Her career in Sweden has been covered by local and national media. Länstidningen Östersund featured her as the city's ICORN writer, where she spoke about the war in Syria and life in Östersund, and Östersunds-Posten highlighted her Swedish-language literary debut and her views on Syria's future.

Ibrahim has been profiled by the Swedish literary network Författarförmedling, and has participated in major literary events such as Littfest in Umeå. She has also been involved with Svenska PEN, World Culture International, and other cultural organizations in Sweden and Europe.

== Literary works ==
Ibrahim has published several collections of poetry, short stories, and prose works in Arabic and Swedish. Her notable publications include:

- Let It Be the Will of Spring (2003), poetry.
- When the Time of Love Comes (2003), short stories.
- A Yellow Woman Painting in Blue (2005), short stories.
- Because I Am for You (2009), fiction.
- You Are Many (2010), poetry, published by Dar Al-Takween. ISBN 978-9933-466-52-7.
- Aquarelle (2014), poetry. ISBN 9789933429270.
- I Have Now Become a Forest (2016), poetry, later translated into French. ISBN 978-9933-466-52-7.
- When the Wind Explodes Against My Skin (2019), autobiographical novel in Swedish, published by Teg Publishing. ISBN 9789188035448.
- No Doves Above the City (2021), narrative prose based on her diaries from the Syrian civil war. ISBN 978-977-751-653-2.
- With Every Possible Doubt (2022), poetry. ISBN 9789933661311.
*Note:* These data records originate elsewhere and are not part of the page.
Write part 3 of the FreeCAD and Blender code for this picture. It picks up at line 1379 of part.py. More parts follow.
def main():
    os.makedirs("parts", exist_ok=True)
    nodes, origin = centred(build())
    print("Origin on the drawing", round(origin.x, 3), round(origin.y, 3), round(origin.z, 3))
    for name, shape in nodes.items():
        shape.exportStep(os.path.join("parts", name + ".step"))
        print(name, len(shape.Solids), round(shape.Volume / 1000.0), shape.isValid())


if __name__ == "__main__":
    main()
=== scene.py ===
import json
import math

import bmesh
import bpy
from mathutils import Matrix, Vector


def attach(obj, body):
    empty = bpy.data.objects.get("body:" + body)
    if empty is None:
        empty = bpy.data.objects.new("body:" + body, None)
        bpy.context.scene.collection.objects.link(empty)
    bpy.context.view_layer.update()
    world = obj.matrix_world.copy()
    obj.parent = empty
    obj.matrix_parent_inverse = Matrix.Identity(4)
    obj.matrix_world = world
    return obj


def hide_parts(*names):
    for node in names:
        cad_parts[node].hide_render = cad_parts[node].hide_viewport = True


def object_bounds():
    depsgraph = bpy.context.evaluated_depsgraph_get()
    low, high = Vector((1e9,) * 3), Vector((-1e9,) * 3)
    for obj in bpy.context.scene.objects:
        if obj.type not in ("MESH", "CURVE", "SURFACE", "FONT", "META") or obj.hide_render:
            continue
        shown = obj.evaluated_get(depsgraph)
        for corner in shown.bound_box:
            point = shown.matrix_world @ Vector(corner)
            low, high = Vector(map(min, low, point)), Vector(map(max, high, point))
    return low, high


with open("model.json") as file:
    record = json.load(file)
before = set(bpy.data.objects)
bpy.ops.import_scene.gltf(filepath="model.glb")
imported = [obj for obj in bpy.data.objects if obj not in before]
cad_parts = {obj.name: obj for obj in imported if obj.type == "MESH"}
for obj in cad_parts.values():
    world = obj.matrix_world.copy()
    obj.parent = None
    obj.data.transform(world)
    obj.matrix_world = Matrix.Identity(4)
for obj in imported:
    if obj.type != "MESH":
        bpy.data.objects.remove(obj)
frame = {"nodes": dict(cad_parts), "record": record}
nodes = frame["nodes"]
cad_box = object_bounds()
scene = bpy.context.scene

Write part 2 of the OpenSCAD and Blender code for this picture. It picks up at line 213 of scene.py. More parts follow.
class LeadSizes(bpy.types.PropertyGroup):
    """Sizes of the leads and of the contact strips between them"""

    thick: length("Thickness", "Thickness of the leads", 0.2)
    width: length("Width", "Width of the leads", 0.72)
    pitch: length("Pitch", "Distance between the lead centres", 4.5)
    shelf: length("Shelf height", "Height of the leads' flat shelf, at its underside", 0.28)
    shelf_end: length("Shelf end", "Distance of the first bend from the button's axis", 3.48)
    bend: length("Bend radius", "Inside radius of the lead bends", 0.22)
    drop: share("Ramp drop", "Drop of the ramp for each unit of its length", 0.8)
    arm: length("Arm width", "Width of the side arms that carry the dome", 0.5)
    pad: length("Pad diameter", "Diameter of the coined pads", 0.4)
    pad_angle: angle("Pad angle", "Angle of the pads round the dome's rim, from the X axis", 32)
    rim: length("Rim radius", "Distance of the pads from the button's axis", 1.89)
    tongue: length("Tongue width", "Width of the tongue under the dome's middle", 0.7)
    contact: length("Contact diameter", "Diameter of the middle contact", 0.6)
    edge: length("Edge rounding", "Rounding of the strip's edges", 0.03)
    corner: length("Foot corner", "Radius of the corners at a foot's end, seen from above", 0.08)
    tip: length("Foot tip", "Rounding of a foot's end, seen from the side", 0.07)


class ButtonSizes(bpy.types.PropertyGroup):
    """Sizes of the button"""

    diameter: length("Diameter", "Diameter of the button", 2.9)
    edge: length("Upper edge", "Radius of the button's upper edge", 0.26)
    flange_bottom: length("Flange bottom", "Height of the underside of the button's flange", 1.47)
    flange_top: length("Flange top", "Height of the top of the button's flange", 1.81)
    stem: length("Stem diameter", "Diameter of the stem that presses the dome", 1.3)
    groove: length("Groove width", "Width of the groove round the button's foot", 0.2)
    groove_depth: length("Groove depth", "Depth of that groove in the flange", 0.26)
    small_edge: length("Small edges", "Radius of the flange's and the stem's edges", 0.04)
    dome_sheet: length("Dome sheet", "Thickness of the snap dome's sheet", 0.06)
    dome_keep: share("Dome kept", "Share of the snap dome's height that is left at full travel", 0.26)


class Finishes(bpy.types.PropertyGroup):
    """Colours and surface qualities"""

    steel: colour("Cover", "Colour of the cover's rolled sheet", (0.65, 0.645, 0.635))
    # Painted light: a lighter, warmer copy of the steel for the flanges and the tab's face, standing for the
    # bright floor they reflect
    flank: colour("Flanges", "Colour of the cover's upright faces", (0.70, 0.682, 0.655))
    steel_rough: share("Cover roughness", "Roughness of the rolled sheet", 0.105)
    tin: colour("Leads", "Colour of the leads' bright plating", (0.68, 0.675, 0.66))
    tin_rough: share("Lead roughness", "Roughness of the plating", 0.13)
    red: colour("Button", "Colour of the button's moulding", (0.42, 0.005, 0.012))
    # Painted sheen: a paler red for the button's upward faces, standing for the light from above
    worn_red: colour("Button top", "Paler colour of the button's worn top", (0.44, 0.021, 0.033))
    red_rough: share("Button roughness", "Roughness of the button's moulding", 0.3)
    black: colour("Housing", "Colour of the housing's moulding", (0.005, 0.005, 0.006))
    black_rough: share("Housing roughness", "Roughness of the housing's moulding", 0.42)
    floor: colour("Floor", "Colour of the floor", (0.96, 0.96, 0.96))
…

== ICORN and relocation to Sweden ==
In 2018, Ibrahim relocated to Sweden through the International Cities of Refuge Network (ICORN) program. She lived in Östersund between 2018 and 2020, where she continued her literary work. After completing her ICORN residency, she remained in Sweden and participated in cultural activities, including the Biskops-Arnö Writing Workshop in 2023.

== Translations ==
Several of Ibrahim's works have been translated into French, Swedish, English, Catalan, Spanish, and Persian. French translations by Mohamed Salah Ben Amor include:

- My Flying Heart (2015).
- I Have Now Become a Forest (2017).
- White Path: Swedish Poems (2019).

== Reception ==
Ibrahim's autobiographical novel När vinden exploderar mot min hud (When the Wind Explodes Against My Skin) was reviewed in the Swedish daily Göteborgs-Posten, where literary critic Ragnar Strömberg described it as "a moving diary from Damascus," highlighting its emotional transparency.

Her life and literary work have also been discussed in the Swedish press, including an interview in Arbetet where she reflected on her survival during the Syrian conflict.
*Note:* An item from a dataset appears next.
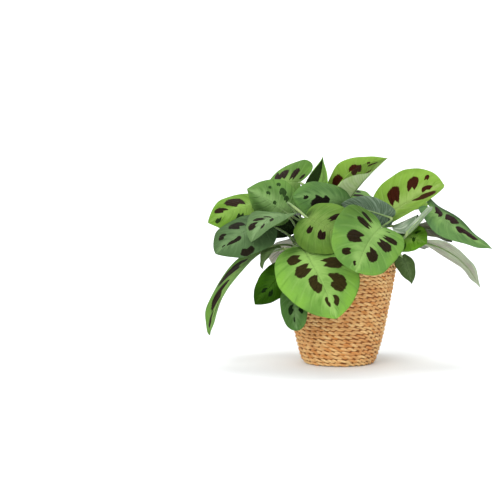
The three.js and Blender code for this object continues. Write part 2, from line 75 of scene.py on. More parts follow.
# How uneven the rope is: the drift of its twist in radians, each row's rise and fall, which fade out in the
# first and last CALM_ROWS, and a strand's girth.
ROPE_SEED = 11
TWIST_DRIFT = 1.3
ROW_WOBBLE = 0.3
ROW_WAVE = 0.5
ROW_WAVES = 3
ROW_WAVE_CLIMB = 9
CALM_ROWS = 3
STRAND_GIRTH = (0.8, 1.14)
# The thin core behind the strands closes the gaps between them; its dark brown is painted shade, the shade
# deep in those gaps.
CORE_HALF_THICKNESS = 0.6
CORE_SIDES = 72

# Soil: its surface from the middle out, each as (radius, height over SOIL_TOP), and the lumps on it.
SOIL_TOP = 108
SOIL_RADIUS = 53.5
SOIL_SURFACE = [(0, 2.1), (22, 1.5), (40, -0.5), (54, -2)]
SOIL_SEED = 5
SOIL_CRUMBS = 1400
CRUMB_SIZES = (0.7, 2.3)
PERLITE_CRUMBS = 110
PERLITE_SIZES = (0.6, 1.5)
LUMP_RISE = (-0.2, 0.4)
LUMP_STRETCH = (0.65, 1.2)
LUMP_UNEVEN = (0.8, 1.2)
# A lump before it is made uneven: the twelve corners and twenty faces of an icosahedron.
GOLDEN = (1 + 5 ** 0.5) / 2
CORNERS = [(a, b) for b in (GOLDEN, -GOLDEN) for a in (-1, 1)]
LUMP_POINTS = [(a, b, 0) for a, b in CORNERS]
LUMP_POINTS += [(0, a, b) for a, b in CORNERS] + [(b, 0, a) for a, b in CORNERS]
LUMP_FACES = [
    (0, 11, 5), (0, 5, 1), (0, 1, 7), (0, 7, 10), (0, 10, 11), (1, 5, 9), (5, 11, 4), (11, 10, 2), (10, 7, 6),
    (7, 1, 8), (3, 9, 4), (3, 4, 2), (3, 2, 6), (3, 6, 8), (3, 8, 9), (4, 9, 5), (2, 4, 11), (6, 2, 10),
    (8, 6, 7), (9, 8, 1),
]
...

She has been featured on Swedish national radio, where she spoke about her writing and experiences of war and exile.

Her poetry and prose have been published in international journals such as Words and Worlds Magazine, which featured her work in its 2022 winter issue.

Her presence in the Swedish literary scene has also been recognized by Svenska PEN, which highlighted her works during the Day of the Imprisoned Writer.

In the Swedish literary magazine Vi Läser (Winter 2018, issue 6), she was described as "no longer needing to be afraid," highlighting the importance of Sweden offering her a safe space.

== Awards and residencies ==
In 2015, Ibrahim was featured in the anthology Poetic Faces from the World by Mohamed Salah Ben Amor.

Ibrahim has also participated in international literary residencies and festivals, including:
- the Stig Dagerman Literary Residency in Uppsala, Sweden,
- the Vil.la Joana Residency in Barcelona, Spain,
- events at Litteraturhuset i Trondheim, Norway, where she was featured as a guest author,
- PEN Català international programs in Spain,
- participation in the Barcelona UNESCO City of Literature events.

She has also received cultural grants and awards in Sweden, including a special stipend from the publishing house Natur & Kultur in 2018, and a regional cultural stipend from Jämtland Härjedalen in 2021. She was also recognized by Svenska PEN for her participation in the 2024 Freedom of Expression Day in Östersund.